According to OECD data from 2015—before the recent spike—the U.S. had 7 vehicle deaths per billion kilometers driven. That’s twice the rate in the United Kingdom and 40 percent higher than in Canada. Per capita, the discrepancy factors in our automobile-dependent building patterns and looks even worse. The U.S. fatality rate per capita is about three times what it is in Spain or Japan, and twice the rate in France or Italy.
Along with guns and infant health care, cars are a big reason the United States is such a dangerous country to grow up in compared with its peers. Guns are America’s special pathology, and our commitment to their easy purchase and free use has made American teenagers 82 times more likely to die by gun than their counterparts in a comparison group of countries (most of the EU, plus Norway, Switzerland, Canada, Australia, and New Zealand) between 2001 and 2010.
But our record on cars is also pretty bad. During that time, U.S. teenagers were more than twice as likely than their international peers to die in car crashes. Crashes are the leading cause of death for Americans between the ages of 8 and 24. In that sense, the regulation of cars is both a positive example of the regulatory state getting the job done—and a cautionary tale of the U.S. falling behind the rest of the world.
So why are we lagging? As David Leonhardt noted in the New York Times, 74 percent of Americans speed, compared with 45 percent of drivers in the Netherlands and 22 percent in the U.K. Fifteen percent of American drivers do not wear seat belts, compared with 3 percent in the Netherlands and 4 percent in the U.K.
In short, while we’ve been relatively successful regulating vehicle manufacturers, we’ve had less success with human behavior.

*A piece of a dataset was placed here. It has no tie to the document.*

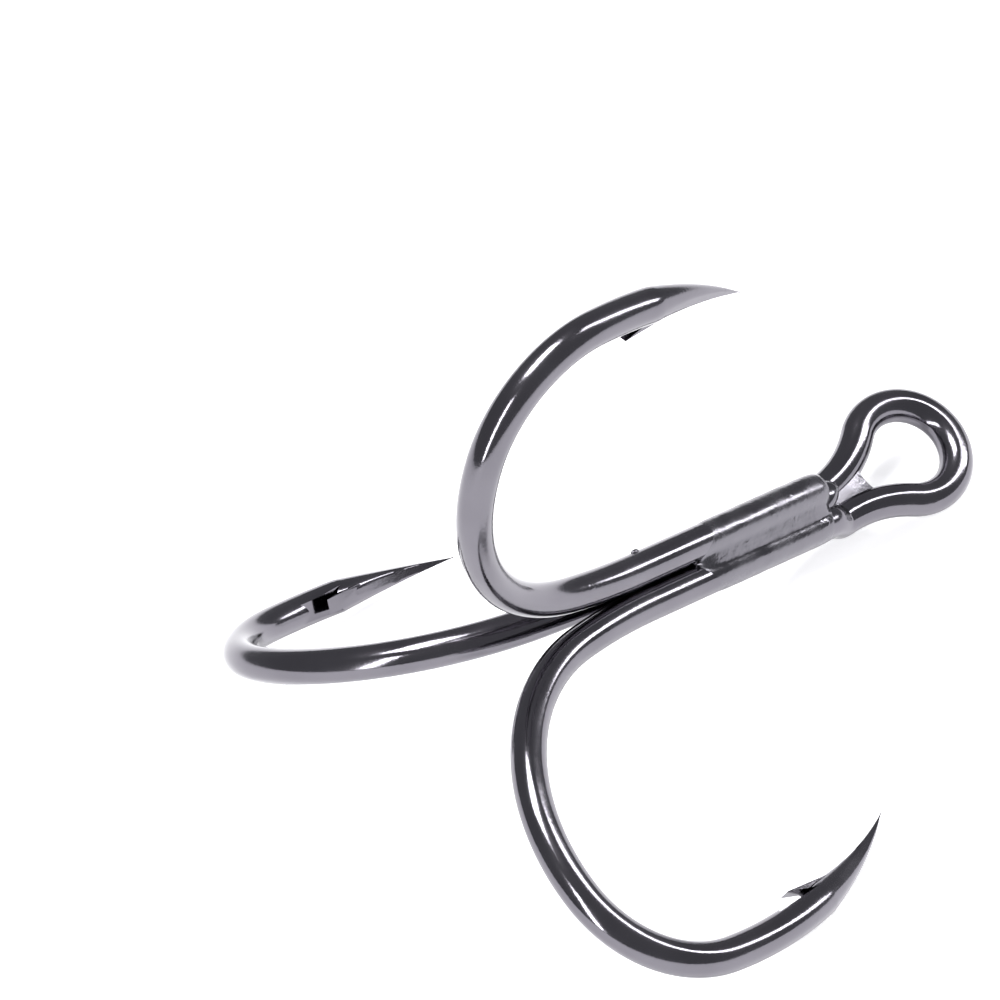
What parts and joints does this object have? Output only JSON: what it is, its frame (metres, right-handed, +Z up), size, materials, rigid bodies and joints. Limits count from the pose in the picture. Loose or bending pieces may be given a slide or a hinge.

Efforts to rebuild streets and highways to limit speed have foundered; blame for soaring pedestrian deaths rests increasingly on pedestrians themselves rather than the distracted drivers who mow them down. Distracted driving is endemic: In Tippecanoe County, Indiana (home of Purdue University), a spike in crashes around Pokestops in the summer of 2016 appeared to cost the county between $5 million and $25 million. Speeding, which is as much a factor in car crashes as drunkenness, is thought to be a cheater’s right, like stealing Monopoly money. Some states have outlawed speed cameras; many more severely restrict their use.
Right now, gun control advocates look at the existing red tape in car ownership as a model for guns. But the instructive comparison will soon run the other way. Within decades, autonomous vehicles will make human driving look less like the messy necessity it is today and more like a dangerous, exhilarating sport. It will become possible to impose stiff penalties on bad drivers without threatening their livelihood. In certain places, at certain hours, human drivers may not be permitted. And then you’ll see staunch defenders of personal liberty arguing for the right to use a steering wheel and an accelerator despite the risk to themselves and those around them.
For now, though, we should stop looking at cars as a model. First, because as an outlier on car deaths, seat belt use, and speeding, the U.S. is hardly a good example. Second: Where it’s done right, car safety is as focused on mitigating infrastructure and design as on permitting and manufacture. In some ways, work on mitigating design (speed bumps, cameras, etc.) has functioned as a way to compensate for insufficient changes at auto plants (why does a Toyota need to go 130 mph?) and permitting (why do drivers who kill people stay on the road?).
Apply those priorities to the gun debate, and we’ll end up spending millions on metal detectors, bulletproof backpacks, and auto-locking classroom doors—taking the guns themselves for granted.